#  >> K-12 >> K-12 For Parents

Can you claim a 20 yr old dependent disabled and still in high school?

Yes, you can claim a 20-year-old dependent who is disabled and still in high school as a dependent on your tax return, provided they meet all other dependency requirements. The key is that they are considered permanently and totally disabled. The fact they are still in high school further supports the claim of disability impacting their ability to be self-supporting.

However, it's crucial to understand that "permanently and totally disabled" has a specific IRS meaning. It doesn't simply mean they have a disability; it means their disability prevents them from engaging in any substantial gainful activity. The IRS will look at medical evidence to verify this.

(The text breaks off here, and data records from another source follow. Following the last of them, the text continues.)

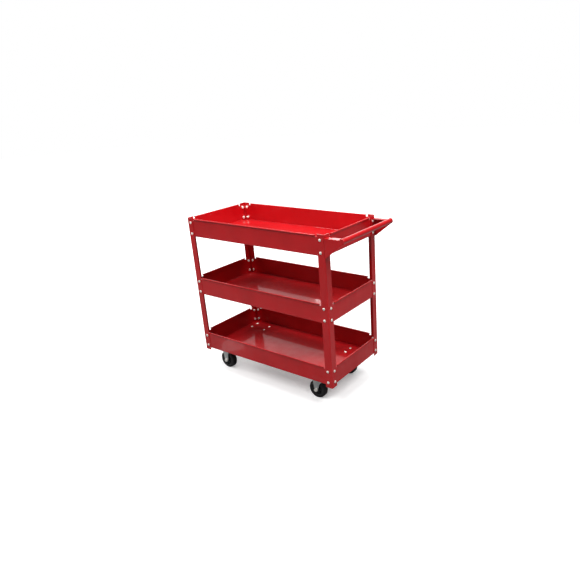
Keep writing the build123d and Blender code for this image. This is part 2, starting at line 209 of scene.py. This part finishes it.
def red_enamel():
    """Glossy baked enamel on pressed sheet: faint waves, orange peel, smears and dust."""
    n = Nodes("red_enamel")
    colour = n.ramp(n.noise(0.11, detail=2), tuple(zip(BROAD, ENAMEL_TONES)))
    speck = n.ramp(n.noise(0.0022, detail=4, roughness=0.7), [(0.70, 0.0), (0.80, 1.0)])
    patch = n.ramp(n.noise(0.06, detail=4), [(0.52, 0.0), (0.72, 1.0)])
    dust = n.blend(1.0, speck, patch, "MULTIPLY")
    colour = n.blend(n.remap(dust, 0.0, ENAMEL_DUST_SHARE), colour, ENAMEL_DUST)
    smear = n.noise(0.035, detail=6, roughness=0.65, vector=n.stretched((1.0, 1.0, 0.35)))
    wave_size, wave_height = ENAMEL_WAVE
    peel_size, peel_height = ENAMEL_PEEL
    waves = n.bump(n.noise(wave_size, detail=1), wave_height)
    peel = n.bump(n.noise(peel_size, detail=2), peel_height, under=waves)
    return n.set(
        Base_Color=colour,
        Roughness=n.remap(smear, *ENAMEL_ROUGHNESS, *SMEAR_SPAN),
        Normal=peel,
        IOR=ENAMEL_IOR,
        Specular_IOR_Level=ENAMEL_SPECULAR,
        Coat_Weight=n.remap(smear, *ENAMEL_COAT, *SMEAR_SPAN),
        Coat_Roughness=ENAMEL_COAT_ROUGHNESS,
        Coat_Normal=peel,
    )


def bright_zinc():
    """Plated fasteners: bright zinc with a warm cast in places and fine scratches."""
    n = Nodes("bright_zinc")
    colour = n.ramp(n.noise(0.006), tuple(zip(BOLT_TONE_STOPS, BOLT_TONES)))
    roughness = n.remap(n.noise(0.002, detail=5), *BOLT_ROUGHNESS, *SCRATCH_SPAN)
    scratches = n.noise(0.0009, vector=n.stretched((1.0, 6.0, 1.0)))
    return n.set(
        Base_Color=colour,
        Metallic=BOLT_METALLIC,
        Roughness=roughness,
        Normal=n.bump(scratches, BOLT_SCRATCH, strength=0.6),
    )


def caster_zinc():
    """Stamped caster brackets: dull zinc with soft spangle and rolled grain."""
    n = Nodes("caster_zinc")
    spangle = n.ramp(n.cells(0.006), tuple(zip((0.2, 0.8), SPANGLE_TONES)))
    grain = n.noise(0.0016, detail=4, vector=n.stretched((1.0, 1.0, 0.12)))
    tone = n.ramp(n.noise(0.02), tuple(zip(BROAD, BRACKET_TONES)))
    tone = n.blend(SPANGLE_SHARE, tone, spangle, "SOFT_LIGHT")
    return n.set(
        Base_Color=n.blend(1.0, tone, BRACKET_TINT, "MULTIPLY"),
        Metallic=1.0,
        Roughness=n.remap(grain, *BRACKET_ROUGHNESS, *BROAD),
        Normal=n.bump(grain, BRACKET_GRAIN, strength=0.7),
    )


def bearing_steel():
    """Ground steel with fine rings of light oil."""
    n = Nodes("bearing_steel")
    film = n.noise(0.004)
    grain = n.noise(0.0006, detail=2, vector=n.stretched((1.0, 0.1, 1.0)))
    return n.set(
        Base_Color=n.ramp(film, tuple(zip(BROAD, BEARING_TONES))),
        Metallic=1.0,
        Roughness=n.remap(film, *BEARING_ROUGHNESS),
        Normal=n.bump(grain, BEARING_GRAIN, strength=0.5),
    )


def hub_plastic():
    """Moulded black plastic with a fine spark-eroded grain."""
    n = Nodes("hub_plastic")
    tone = n.noise(0.012)
    grain = n.noise(0.0007, roughness=0.7)
    return n.set(
        Base_Color=n.ramp(tone, tuple(zip(BROAD, HUB_TONES))),
        Roughness=n.remap(tone, *HUB_ROUGHNESS),
        Normal=n.bump(grain, HUB_GRAIN, strength=0.6),
    )


def tyre_rubber():
    """Black rubber, a little dusty, with a dull skin."""
    n = Nodes("tyre_rubber")
    dust = n.ramp(n.noise(0.009, detail=5, roughness=0.65), [(0.45, 0.0), (0.8, 1.0)])
    grain = n.noise(0.0011, detail=4, roughness=0.7)
    return n.set(
        Base_Color=n.blend(n.remap(dust, 0.0, TYRE_DUST_SHARE), TYRE_COLOUR, TYRE_DUST),
        Roughness=n.remap(dust, *TYRE_ROUGHNESS),
        Normal=n.bump(grain, TYRE_GRAIN, strength=0.6),
    )


MATERIALS = {
    "red_enamel": red_enamel(),
    "bright_zinc": bright_zinc(),
    "caster_zinc": caster_zinc(),
    "bearing_steel": bearing_steel(),
    "hub_plastic": hub_plastic(),
    "tyre_rubber": tyre_rubber(),
}

for subpart in frame["record"]["subparts"]:
    node = frame["nodes"][subpart["node"]]
    node.data.materials.clear()
    node.data.materials.append(MATERIALS[subpart["material_slot"]])

# ---- weld beads -----------------------------------------------------------

BEAD_RADIUS = 1.3 * MM
BEAD_RIPPLES = 46
BEAD_RIPPLE = 0.16          # how much a ripple swells the bead, as a share of its radius
BEAD_WANDER = 0.04          # how unevenly it was laid, as a share of its radius
BEAD_RING_STEPS = 276
BEAD_SECTION_STEPS = 10


def make_bead(name, centre, ring_radius):
    """A rippled weld bead round a tube along Y, cut flush with the cart's rear end."""
    shape = bmesh.new()
    rings = []
    for i in range(BEAD_RING_STEPS):
        turn = math.tau * i / BEAD_RING_STEPS
        outward = Vector((math.cos(turn), 0, math.sin(turn)))
        wander = random.uniform(-BEAD_WANDER, BEAD_WANDER)
        swell = 1 + BEAD_RIPPLE * math.sin(BEAD_RIPPLES * turn) + wander
        ring = []
        for j in range(BEAD_SECTION_STEPS):
            angle = math.tau * j / BEAD_SECTION_STEPS
            along = Vector((0, math.cos(angle), 0)) * BEAD_RADIUS * swell
            up = outward * (ring_radius + math.sin(angle) * BEAD_RADIUS * swell)
            point = Vector(centre) + along + up
            point.x = min(point.x, cad_box[1].x)
            ring.append(shape.verts.new(point))
        rings.append(ring)
    for i, ring in enumerate(rings):
        following = rings[(i + 1) % len(rings)]
        for j in range(BEAD_SECTION_STEPS):
            k = (j + 1) % BEAD_SECTION_STEPS
            shape.faces.new((ring[j], ring[k], following[k], following[j]))
    bmesh.ops.recalc_face_normals(shape, faces=shape.faces)
    mesh = bpy.data.meshes.new(name)
    shape.to_mesh(mesh)
    shape.free()
    for face in mesh.polygons:
        face.use_smooth = True
    bead = bpy.data.objects.new(name, mesh)
    bpy.context.scene.collection.objects.link(bead)
    mesh.materials.append(MATERIALS["red_enamel"])
    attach(bead, "chassis")


grip_low, grip_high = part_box("handle_grip")
grip_middle = (grip_low + grip_high) / 2
grip_radius = (grip_high.z - grip_low.z) / 2
make_bead("weld_left", (grip_middle.x, grip_low.y, grip_middle.z), grip_radius)
make_bead("weld_right", (grip_middle.x, grip_high.y, grip_middle.z), grip_radius)

# ---- floor, backdrop and light --------------------------------------------

FLOOR_RADIUS = 14.0
FLOOR_SEGMENTS = 96
FLOOR_GREY = 0.80           # as the camera sees it
FLOOR_MOTTLE = 0.01         # how far its grey wanders
FLOOR_MOTTLE_SIZE = 0.8
FLOOR_ROUGHNESS = 0.9
FLOOR_GLOW = (0.30, 1.05)   # what keeps the seen floor pale, near the cart and far from it
FLOOR_GLOW_REACH = (0.9, 4.5)
FLOOR_BOUNCE = 0.18         # as the cart sees it
WORLD_FILL = 0.10
WORLD_BACKGROUND = 1.0


def make_floor():
    """A large pale disc under the wheels, darker for bounced light than for the camera."""
    mesh = bpy.data.meshes.new("studio_floor")
    shape = bmesh.new()
    bmesh.ops.create_circle(shape, cap_ends=True, segments=FLOOR_SEGMENTS, radius=FLOOR_RADIUS)
    shape.to_mesh(mesh)
    shape.free()
    floor = bpy.data.objects.new("studio_floor", mesh)
    floor.location.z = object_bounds()[0].z
    bpy.context.scene.collection.objects.link(floor)
    n = Nodes("studio_floor")
    greys = (FLOOR_GREY - FLOOR_MOTTLE, FLOOR_GREY + FLOOR_MOTTLE)
    tone = n.ramp(n.noise(FLOOR_MOTTLE_SIZE, detail=2), tuple(zip(BROAD, greys)))
    distance = n.tree.nodes.new("ShaderNodeVectorMath")
    distance.operation = "LENGTH"
    n.link(n.coordinates, distance.inputs[0])
    glow = n.remap(distance.outputs["Value"], *FLOOR_GLOW, *FLOOR_GLOW_REACH)
    n.set(
        Base_Color=tone,
        Roughness=FLOOR_ROUGHNESS,
        Emission_Color=(1.0, 1.0, 1.0),
        Emission_Strength=glow,
    )
    bounce = n.tree.nodes.new("ShaderNodeBsdfDiffuse")
    bounce.inputs["Color"].default_value = (FLOOR_BOUNCE, FLOOR_BOUNCE, FLOOR_BOUNCE, 1)
    path = n.tree.nodes.new("ShaderNodeLightPath")
    mix = n.tree.nodes.new("ShaderNodeMixShader")
    n.link(path.outputs["Is Camera Ray"], mix.inputs[0])
    n.link(bounce.outputs[0], mix.inputs[1])
    n.link(n.shader.outputs[0], mix.inputs[2])
    clear = n.tree.nodes.new("ShaderNodeBsdfTransparent")
    sides = n.tree.nodes.new("ShaderNodeMixShader")
    n.link(n.tree.nodes.new("ShaderNodeNewGeometry").outputs["Backfacing"], sides.inputs[0])
    n.link(mix.outputs[0], sides.inputs[1])
    n.link(clear.outputs[0], sides.inputs[2])
    n.link(sides.outputs[0], n.tree.nodes["Material Output"].inputs["Surface"])
    mesh.materials.append(n.material)


def make_world():
    """Even white surroundings, dimmer as a light than as the background that shows."""
    world = bpy.data.worlds.new("studio")
    bpy.context.scene.world = world
    world.use_nodes = True
    tree = world.node_tree
    tree.nodes.clear()
    fill = tree.nodes.new("ShaderNodeBackground")
    fill.inputs["Strength"].default_value = WORLD_FILL
    shown = tree.nodes.new("ShaderNodeBackground")
    shown.inputs["Strength"].default_value = WORLD_BACKGROUND
    for background in (fill, shown):
        background.inputs["Color"].default_value = (1, 1, 1, 1)
    path = tree.nodes.new("ShaderNodeLightPath")
    mix = tree.nodes.new("ShaderNodeMixShader")
    output = tree.nodes.new("ShaderNodeOutputWorld")
    tree.links.new(path.outputs["Is Camera Ray"], mix.inputs[0])
    tree.links.new(fill.outputs[0], mix.inputs[1])
    tree.links.new(shown.outputs[0], mix.inputs[2])
    tree.links.new(mix.outputs[0], output.inputs["Surface"])


# Azimuth and elevation in degrees from the centre of the cart, distance, width and depth in
# metres, and radiance. The strips show only in reflections.
BOXES = (
    ("left_box", -92, 53, 4.6, 2.4, 1.9, 10.8),
    ("right_box", 3, 53, 4.6, 2.4, 1.9, 12.4),
    ("overhead_box", 131, 82, 2.6, 1.6, 1.6, 5.2),
    ("back_panel_low", 131, 9, 3.6, 5.0, 1.1, 2.0),
    ("back_panel_high", 131, 29, 3.8, 5.0, 1.5, 0.62),
)
SIDE_PANEL = ("side_panel", 182, 18, 3.2, 2.4, 1.0, 6.5)
STRIPS = (
    ("back_strip", 117.5, 21.7, 3.46, 1.0, 0.16, 3.2),
    ("rim_strip", 128, 72, 3.0, 3.4, 0.5, 14.0),
)

# A soft glint low on the bottom tray, from ovals that shrink about one centre.
CARD_TARGET = (0.098, 0, 0.17)
CARD_PLACE = (214, -14, 0.62)
CARD_SIZE = (0.105, 0.085)
CARD_RADIANCE = 0.5
CARD_SHARES = (1.0, 0.86, 0.72, 0.58, 0.44, 0.30, 0.16)


def softbox(name, azimuth, elevation, distance, width, depth, radiance, target, shape="RECTANGLE"):
    """An area light of a given radiance, seen from the target at these angles in degrees."""
    light = bpy.data.lights.new(name, "AREA")
    light.shape = shape
    light.size = width
    light.size_y = depth
    light.energy = radiance * math.pi * width * depth
    flat = distance * math.cos(math.radians(elevation))
    place = Vector(target) + Vector((
        flat * math.cos(math.radians(azimuth)),
        flat * math.sin(math.radians(azimuth)),
        distance * math.sin(math.radians(elevation)),
    ))
    holder = bpy.data.objects.new(name, light)
    holder.location = place
    holder.rotation_euler = (Vector(target) - place).to_track_quat("-Z", "Y").to_euler()
    holder.visible_camera = False
    bpy.context.scene.collection.objects.link(holder)
    return holder


low, high = cad_box
centre = (low + high) / 2
make_floor()
make_world()
for box in BOXES:
    softbox(*box, centre)
for share in CARD_SHARES:
    width, depth = (side * share for side in CARD_SIZE)
    card = softbox("floor_card", *CARD_PLACE, width, depth, CARD_RADIANCE, CARD_TARGET, "ELLIPSE")
    card.visible_diffuse = False
softbox(*SIDE_PANEL, centre)
for strip in STRIPS:
    softbox(*strip, centre).visible_diffuse = False

# ---- camera ---------------------------------------------------------------

# Metres, degrees, millimetres of lens, and a share of the picture's width.
CAMERA_PLACE = (1.3135, -1.5234, 1.1183)
CAMERA_TURN = (69.498, 3.003, 35.171)
CAMERA_LENS = 32.62
CAMERA_SHIFT = -0.069

camera_data = bpy.data.cameras.new("camera")
camera_data.lens = CAMERA_LENS
camera_data.shift_x = CAMERA_SHIFT
camera = bpy.data.objects.new("camera", camera_data)
camera.location = CAMERA_PLACE
camera.rotation_euler = [math.radians(angle) for angle in CAMERA_TURN]
bpy.context.scene.collection.objects.link(camera)
bpy.context.scene.camera = camera
bpy.context.scene.view_settings.view_transform = "Standard"
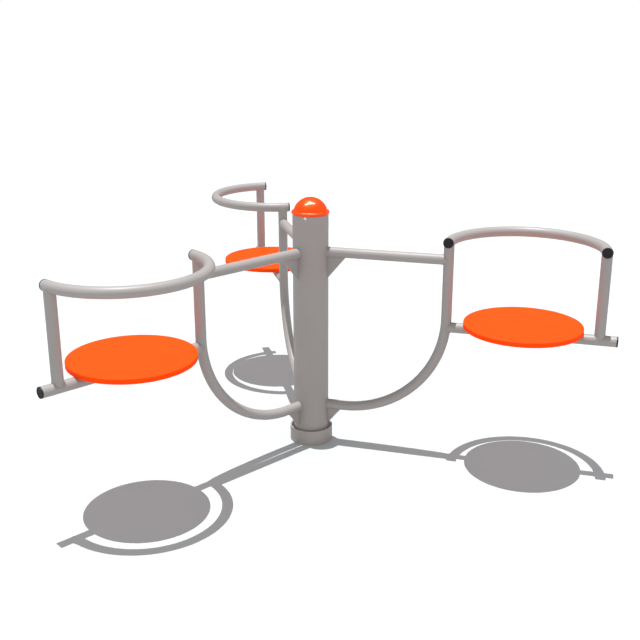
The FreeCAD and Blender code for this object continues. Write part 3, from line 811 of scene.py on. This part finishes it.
CAMERA_PLACE = (0.8287, -2.7267, 1.3334)
CAMERA_HEADING = math.radians(106.130)
CAMERA_PITCH = math.radians(17.3376)
CAMERA_LENS_MM = 51.807
CAMERA_SENSOR_MM = 36
CAMERA_SHIFT = (-0.00426, -0.01314)
SUN_LEAN = (0.0569, -0.0366)  # how far a shadow moves for each metre of height
SUN_STRENGTH = 5.0
SUN_WIDTH = math.radians(0.12)
SKY_ABOVE = 0.25
SKY_AT_HORIZON = 1.6
SKY_IN_GLOSS = 0.10
SKY_ABOVE_IN_GLOSS = 0.8
ABOVE_FROM, ABOVE_FULL = math.sin(math.radians(42)), math.sin(math.radians(64))
STRIP_HEIGHT = 3.4
STRIP_WIDTH = 0.16
STRIP_GLOW = 185.0  # brightness of the strip itself
STRIPS = {  # place, length and heading
    "strip_left": ((-0.58, -0.40), 1.45, math.radians(32)),
    "strip_right": ((0.42, 0.09), 0.95, math.radians(17)),
}
FLOOR_TONE = (0.465, 0.470, 0.473)
FLOOR_TO_CAMERA = (0.455, 0.487, 0.500)
FLOOR_IN_GLOSS = (0.25, 0.25, 0.25)


def build_camera():
    data = bpy.data.cameras.new("camera")
    data.sensor_width = CAMERA_SENSOR_MM
    data.lens = CAMERA_LENS_MM
    data.shift_x, data.shift_y = CAMERA_SHIFT
    camera = bpy.data.objects.new("camera", data)
    camera.location = CAMERA_PLACE
    flat = math.cos(CAMERA_PITCH)
    heading = Vector((math.cos(CAMERA_HEADING) * flat, math.sin(CAMERA_HEADING) * flat, -math.sin(CAMERA_PITCH)))
    camera.rotation_euler = heading.to_track_quat("-Z", "Y").to_euler()
    bpy.context.scene.collection.objects.link(camera)
    bpy.context.scene.camera = camera


def build_floor():
    """Pale matt floor, dimmed where a glossy surface mirrors it."""
    size = 60.0
    mesh = bpy.data.meshes.new("floor")
    mesh.from_pydata([(-size, -size, 0), (size, -size, 0), (size, size, 0), (-size, size, 0)], [], [(0, 1, 2, 3)])
    material = bpy.data.materials.new("pale_floor")
    material.use_nodes = True
    nodes, links = material.node_tree.nodes, material.node_tree.links
    nodes.clear()
    path = nodes.new("ShaderNodeLightPath")
    matt = nodes.new("ShaderNodeBsdfDiffuse")
    colour = None
    for ray, value in (("Is Glossy Ray", FLOOR_IN_GLOSS), ("Is Camera Ray", FLOOR_TO_CAMERA)):
        tone = nodes.new("ShaderNodeMix")
        tone.data_type = "RGBA"
        tone.inputs["A"].default_value = (*FLOOR_TONE, 1)
        tone.inputs["B"].default_value = (*value, 1)
        links.new(path.outputs[ray], tone.inputs["Factor"])
        if colour:
            links.new(colour, tone.inputs["A"])
        colour = tone.outputs["Result"]
    links.new(colour, matt.inputs["Color"])
    links.new(matt.outputs[0], nodes.new("ShaderNodeOutputMaterial").inputs["Surface"])
    mesh.materials.append(material)
    floor = bpy.data.objects.new("floor", mesh)
    bpy.context.scene.collection.objects.link(floor)


def build_sky():
    """Sky light that grows towards the horizon. In reflections it is dark but for a soft patch overhead; behind
    the object it is plain white."""
    world = bpy.data.worlds.new("studio")
    bpy.context.scene.world = world
    world.use_nodes = True
    nodes, links = world.node_tree.nodes, world.node_tree.links
    nodes.clear()
    path = nodes.new("ShaderNodeLightPath")
    height = nodes.new("ShaderNodeSeparateXYZ")
    links.new(nodes.new("ShaderNodeTexCoord").outputs["Generated"], height.inputs[0])

    def glow(low, high, at_low, at_high, interpolation):
        """A background whose strength follows the height of the direction."""
        scale = nodes.new("ShaderNodeMapRange")
        scale.interpolation_type = interpolation
        links.new(height.outputs["Z"], scale.inputs["Value"])
        for key, value in (("From Min", low), ("From Max", high), ("To Min", at_low), ("To Max", at_high)):
            scale.inputs[key].default_value = value
        light = nodes.new("ShaderNodeBackground")
        light.inputs["Color"].default_value = (1, 1, 1, 1)
        links.new(scale.outputs["Result"], light.inputs["Strength"])
        return light

    shader = glow(0, 1, SKY_AT_HORIZON, SKY_ABOVE, "LINEAR")
    others = {
        "Is Glossy Ray": glow(ABOVE_FROM, ABOVE_FULL, SKY_IN_GLOSS, SKY_ABOVE_IN_GLOSS, "SMOOTHSTEP"),
        "Is Camera Ray": glow(0, 1, 1, 1, "LINEAR"),
    }
    for ray, other in others.items():
        mix = nodes.new("ShaderNodeMixShader")
        links.new(path.outputs[ray], mix.inputs[0])
        links.new(shader.outputs[0], mix.inputs[1])
        links.new(other.outputs[0], mix.inputs[2])
        shader = mix
    links.new(shader.outputs[0], nodes.new("ShaderNodeOutputWorld").inputs["Surface"])


def build_sun():
    """A sun nearly overhead, with hard shadows."""
    sun = bpy.data.lights.new("sun", "SUN")
    sun.energy = SUN_STRENGTH
    sun.angle = SUN_WIDTH
    lamp = bpy.data.objects.new("sun", sun)
    lamp.rotation_euler = Vector((*SUN_LEAN, -1)).to_track_quat("-Z", "Y").to_euler()
    bpy.context.scene.collection.objects.link(lamp)


def build_strips():
    """Two strip boxes overhead that only show in the cap, as one bent highlight."""
    receivers = bpy.data.collections.new("lit_by_strips")
    receivers.objects.link(bpy.data.objects["dome_cap_skin"])
    for name, (place, length, heading) in STRIPS.items():
        data = bpy.data.lights.new(name, "AREA")
        data.shape = "RECTANGLE"
        data.size, data.size_y = length, STRIP_WIDTH
        data.energy = STRIP_GLOW * length * STRIP_WIDTH * math.pi
        lamp = bpy.data.objects.new(name, data)
        lamp.location = (*place, STRIP_HEIGHT)
        lamp.rotation_euler = (0, 0, heading)
        lamp.visible_diffuse = False
        lamp.visible_camera = False
        lamp.light_linking.receiver_collection = receivers
        bpy.context.scene.collection.objects.link(lamp)


dress_frame()
build_column()
build_arms()
build_camera()
build_floor()
build_sky()
build_sun()
build_strips()
bpy.context.scene.view_settings.view_transform = "Standard"
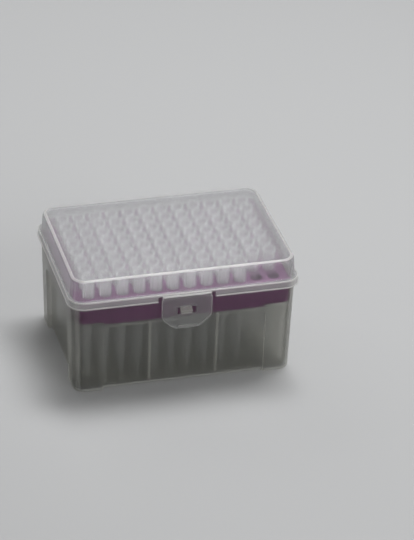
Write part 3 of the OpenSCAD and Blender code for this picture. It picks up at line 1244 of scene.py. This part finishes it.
@dataclass
class LatchFlap:
    """The flap that hangs from the lid's bend and snaps over the catch."""

    lid: Lid
    width: float = 26.6
    end_width: float = 14.0
    thickness: float = 1.5
    drop: float = 19.1
    taper: float = 6.2
    end_r: float = 6.4
    side_r: float = 3.2
    top_r: float = 0.32
    top_normal: float = 0.5
    web_l: float = 1.3
    web_t: float = 0.5
    window_w: float = 10.4
    window_h: float = 4.8
    window_up: float = 7.8
    window_r: float = 0.6
    lip_w: float = 10.0
    lip_out: float = 1.2
    lip_t: float = 1.4
    lip_up: float = 0.7
    lip_under: float = 0.25
    lip_over: float = 0.2
    edge_w: float = 0.45

    @property
    def end_z(self) -> float:
        """The flap's lower edge."""
        return self.lid.bend[1] - self.drop

    @property
    def outer(self) -> float:
        """How far the plate's outer face lies in front of the middle."""
        return self.thickness / 2 + self.lid.bend_r / 6 - self.lid.bend[0]

    def plate(self) -> Piece:
        """The plate, with straight sides that run together to a narrower lower edge, and its window.

        Returns:
            The plate as an object.
        """
        half, end_half = self.width / 2, self.end_width / 2
        side_z, top = self.end_z + self.taper, self.end_z + self.drop - self.web_l
        right = [(end_half, self.end_z, self.end_r), (half, side_z, self.side_r), (half, top, self.top_r)]
        left = [(-x, z, radius) for x, z, radius in reversed(right)]
        inner = self.outer - self.thickness
        # The plate's sides take the edge finish, a painted bright outline, all but the faces that look up.
        plate = Builder().prism(rounded_outline(right + left), inner, self.outer, ALONG_Y, Face.EDGE)
        plate.bm.normal_update()
        for face in plate.bm.faces:
            if face.normal.z > self.top_normal:
                face.material_index = Face.WALL.value
        flap = plate.to_object("latch_flap_plate")
        half, low = self.window_w / 2, self.end_z + self.window_up
        corners = [(x, z, self.window_r) for x, z in rectangle((-half, low), (half, low + self.window_h))]
        window = Builder().prism(rounded_outline(corners, 4), inner - OVER, self.outer + OVER, ALONG_Y)
        carve(flap, window, Cut.REMOVE)
        return flap

    def lip(self) -> Builder:
        """The thumb lip across the plate's lower end.

        Returns:
            The lip, not yet joined on.
        """
        low = self.end_z + self.lip_up
        root, tip = SINK - self.outer, -self.outer - self.lip_out
        profile = [
            (root, low),
            (tip, low + self.lip_under),
            (tip, low + self.lip_t - self.lip_over),
            (root, low + self.lip_t),
        ]
        return Builder().bar(profile, 0, self.lip_w, Face.THICK).tidy()

    def build(self, materials: Sequence[Material]) -> None:
        """Makes the flap and hands it over.

        Args:
            materials: Its finishes, in the order of Face.
        """
        flap = self.plate()
        carve(flap, self.lip(), Cut.JOIN)
        y, z = self.lid.bend
        half, web_half = self.width / 2 - self.top_r, self.web_t / 2
        web = Builder().block((-half, y - web_half, z - self.web_l - SINK), (half, y + web_half, z))
        carve(flap, web, Cut.JOIN)
        # The bend's bead takes the edge finish: painted glow.
        bead = circle((y, z), self.lid.bend_r, ROUND // 2)
        add_island(flap, Builder().bar(bead, 0, 2 * half), Face.EDGE)
        flap.name = "clear_latch_flap"
        hand_over(flap, Body.LATCH, Slot.LID, materials, "latch_flap")
        soften_edges(flap, self.edge_w)


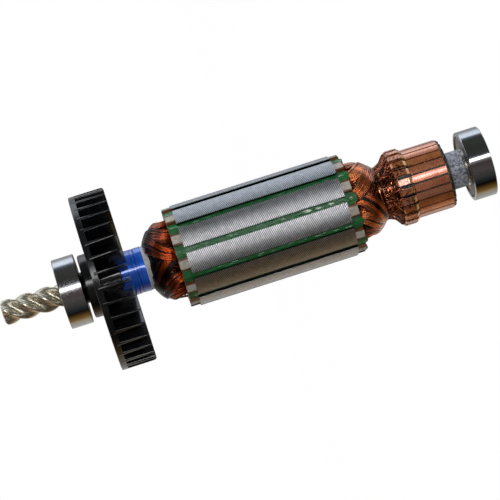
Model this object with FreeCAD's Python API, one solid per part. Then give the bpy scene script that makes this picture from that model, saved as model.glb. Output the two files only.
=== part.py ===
import FreeCAD, Part
import math
import os

# Motor armature, standing on the outer ring of its commutator bearing.
# Millimetres. The shaft lies along +Z, the pinion points up, and Z = 0 is the lower face of the
# commutator bearing. Every height is worked out from the chain of lengths below.

Vector = FreeCAD.Vector
AXIS = Vector(0, 0, 1)

# Bearings: 8 mm bore, 22 mm outside, 7 mm wide
BEARING_BORE_R = 4.0
BEARING_R = 11.0
BEARING_WIDTH = 7.0
BEARING_EDGE = 0.3
BALL_R = 1.984
BALL_COUNT = 7
BALL_PITCH_R = 7.5
BALL_CLEARANCE = 0.04
RACEWAY_R = 2.1
CUT_OVERSHOOT = 1.0
INNER_LAND_R = 6.0
OUTER_LAND_R = 9.0
CAGE_WALL = 0.7
CAGE_WEB = 0.4
POCKET_CLEARANCE = 0.06
SHIELD_SEAT_R = 9.9
SHIELD_THICKNESS = 0.3
SHIELD_DEPTH = 0.35
SHIELD_DISH = 0.15
SHIELD_SLOPE = 0.4
SHIELD_GAP = 0.2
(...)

To claim them as a dependent, you must meet ALL the following requirements:

* Relationship: The 20-year-old must be your qualifying child or qualifying relative. The relationship test is usually easily met if they are your child.

* Residency: They must have lived with you for more than half the year.

* Support: You must have provided more than half of their support.

* Gross Income: Their gross income must be less than $4,700 in 2023 (this amount may change yearly, so consult the most current IRS guidelines).

* Disability: They must be permanently and totally disabled. This requires substantial documentation from a physician or other qualified medical professional.

If you're unsure if your child meets these requirements, consult a tax professional or the IRS website for the most up-to-date information and forms. They can help determine your eligibility and guide you through the necessary documentation.